■ Written instruction ■
Pull out every line below containing the word "slide".
══ Data block
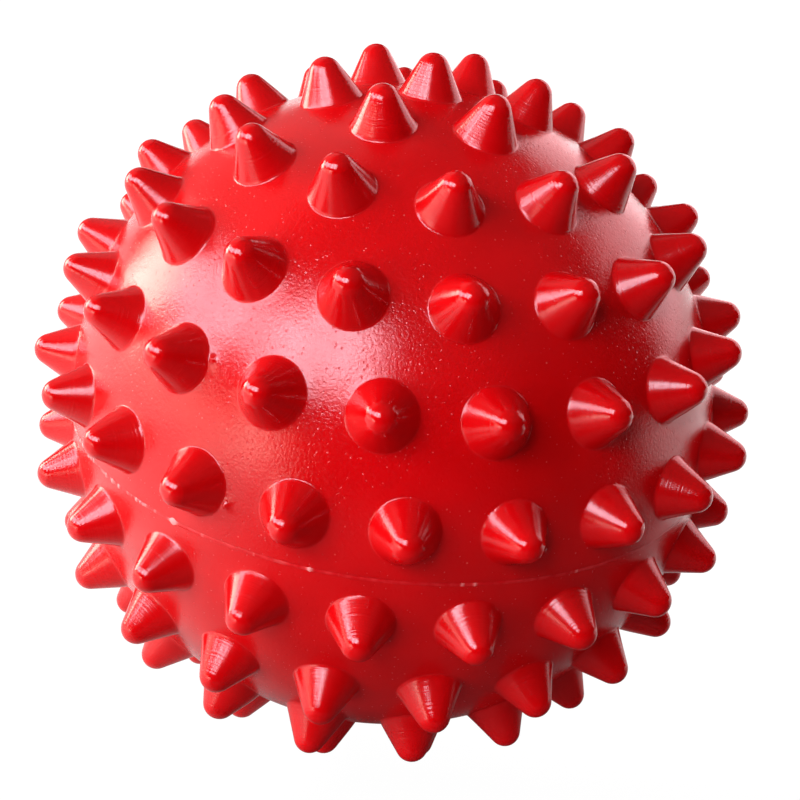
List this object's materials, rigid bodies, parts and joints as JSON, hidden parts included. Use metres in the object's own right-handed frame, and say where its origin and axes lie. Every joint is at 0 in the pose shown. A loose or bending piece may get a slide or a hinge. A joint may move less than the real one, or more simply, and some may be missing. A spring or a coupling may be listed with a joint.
{
  "type": "massage ball",
  "caption": "Hollow soft plastic massage ball covered in short blunt cone spikes, with a welded equator and a self-sealing inflation needle valve at its lower pole.",
  "frame": {"origin": "centre of the ball, which is also the centre of its spherical skin", "axes": "+Z along the polar axis, square to the welded equator and away from the valve; -Y towards the front; +X to the right"},
  "size_m": [0.089, 0.0892, 0.0883],
  "materials": {
    "shell_pvc": "satin moulded soft PVC, smoother and glossier on the spikes",
    "weld_pvc": "slightly rough trimmed weld flash",
    "valve_housing_rubber": "matte moulded rubber",
    "valve_core_rubber": "matte moulded rubber"
  },
  "bodies": {
    "ball": {"upper_shell": "shell_pvc", "lower_shell": "shell_pvc", "seam_weld": "weld_pvc", "valve_housing": "valve_housing_rubber"},
    "valve_plug": {"valve_core": "valve_core_rubber"}
  },
  "joints": [
    {"name": "valve_core_pull", "type": "slide", "parent": "ball", "child": "valve_plug", "axis": [0, 0, -1], "range_m": [0, 0.012]}
  ]
}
════
■ Written response ■
List this object's materials, rigid bodies, parts and joints as JSON, hidden parts included. Use metres in the object's own right-handed frame, and say where its origin and axes lie. Every joint is at 0 in the pose shown. A loose or bending piece may get a slide or a hinge. A joint may move less than the real one, or more simply, and some may be missing. A spring or a coupling may be listed with a joint.
    {"name": "valve_core_pull", "type": "slide", "parent": "ball", "child": "valve_plug", "axis": [0, 0, -1], "range_m": [0, 0.012]}